Support for the Aviation Sector: The aviation industry, crucial for India’s economic growth and connectivity, heavily relies on international MRO facilities due to specialized repair needs. A stable and predictable tax regime encourages airlines to operate efficiently without fear of unforeseen levies. The current uniform 5% IGST on MRO imports introduced from July 2024 is part of efforts to further boost the sector.
Clarity on “Duty of Customs” vs. IGST: While the interpretation of the 2017 notification regarding “duty of customs” and IGST is still pending before the Supreme Court in a separate case, this current dismissal definitively blocks the retrospective application through the 2021 notification.
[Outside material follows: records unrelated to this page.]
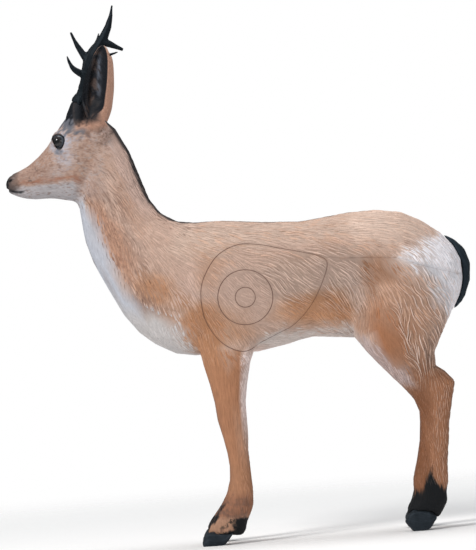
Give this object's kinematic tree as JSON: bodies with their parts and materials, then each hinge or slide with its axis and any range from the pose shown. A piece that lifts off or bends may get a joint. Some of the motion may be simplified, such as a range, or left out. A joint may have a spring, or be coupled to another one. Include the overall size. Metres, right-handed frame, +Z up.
{
  "type": "roe deer archery target",
  "caption": "Standing roebuck archery target: moulded, painted foam body with scoring rings on the flank, black rubber antlers, a short black tail and cloven hooves.",
  "frame": {"origin": "on the floor, under the middle of the model's length and width", "axes": "+Z up, nose towards -X, the animal's left side towards -Y"},
  "size_m": [0.9216, 0.237, 1.0985],
  "materials": {
    "foam_body": "satin",
    "black_foam": "satin",
    "antler_rubber": "satin",
    "eye_gloss": "gloss"
  },
  "bodies": {
    "root": {"trunk": "foam_body", "neck": "foam_body", "head": "foam_body", "foreleg_left": "foam_body", "foreleg_right": "foam_body", "hindleg_left": "foam_body", "hindleg_right": "foam_body", "ear_left": "foam_body", "ear_right": "foam_body", "tail": "black_foam", "hoof_fore_left_inner": "black_foam", "hoof_fore_left_outer": "black_foam", "hoof_fore_right_inner": "black_foam", "hoof_fore_right_outer": "black_foam", "hoof_hind_left_inner": "black_foam", "hoof_hind_left_outer": "black_foam", "hoof_hind_right_inner": "black_foam", "hoof_hind_right_outer": "black_foam", "antler_left_beam": "antler_rubber", "antler_left_front_tine": "antler_rubber", "antler_left_rear_tine": "antler_rubber", "antler_right_beam": "antler_rubber", "antler_right_front_tine": "antler_rubber", "antler_right_rear_tine": "antler_rubber", "eye_left": "eye_gloss", "eye_right": "eye_gloss"}
  },
  "joints": []
}
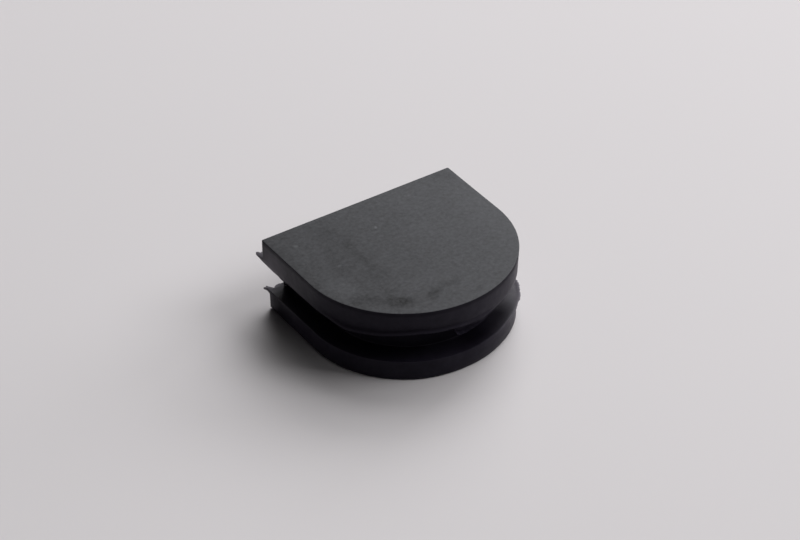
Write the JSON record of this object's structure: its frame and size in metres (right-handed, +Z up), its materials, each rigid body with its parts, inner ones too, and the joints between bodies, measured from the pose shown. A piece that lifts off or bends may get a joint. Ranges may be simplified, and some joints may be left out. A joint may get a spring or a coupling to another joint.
{
  "type": "rubber blanking plug",
  "caption": "D-shaped moulded rubber plug: two flat flanges on a narrower neck, with a groove between them that takes the edge of a wall's U-shaped cut-out.",
  "frame": {"origin": "centre of the round end, on the face that the plug rests on", "axes": "+Z up, through both flanges; +Y towards the flat back; X along the flat back"},
  "size_m": [0.0204, 0.0193, 0.0075],
  "materials": {
    "rubber": "matt black moulded rubber with a thin grey dust on its top face"
  },
  "bodies": {
    "root": {"blanking_plug": "rubber"}
  },
  "joints": []
}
It highlights the distinction between basic customs duty and IGST, which operates under the GST framework.
Judiciary as a Safeguard: The Supreme Court, following CESTAT and the Delhi High Court, has acted as a vital check against administrative attempts to impose taxes without clear legal backing. This reinforces public trust in the judicial system’s role in upholding tax principles.
Looking Ahead
While this marks a significant victory, the broader issue of whether IGST was inherently part of “duties of customs” under the 2017 notification is still pending before the Supreme Court. The customs department continues to argue that IGST was always included, but even if the Court eventually agrees, this dismissal ensures that any levy cannot be applied retrospectively based on the 2021 notification. Though there are some inconsistencies in how CESTAT has handled IGST-related matters, this judgment stands firm on the principle that retrospective taxation via later clarifications is impermissible.
This ruling is likely to trigger wider questions around the government’s recurring use of retrospective provisions under GST. For businesses, the takeaway is clear: while tax laws can evolve, the principles of clarity and prospective application remain critical. The judgment offers much-needed certainty and reinforces the importance of predictable tax frameworks — a foundation essential for long-term business planning and economic stability.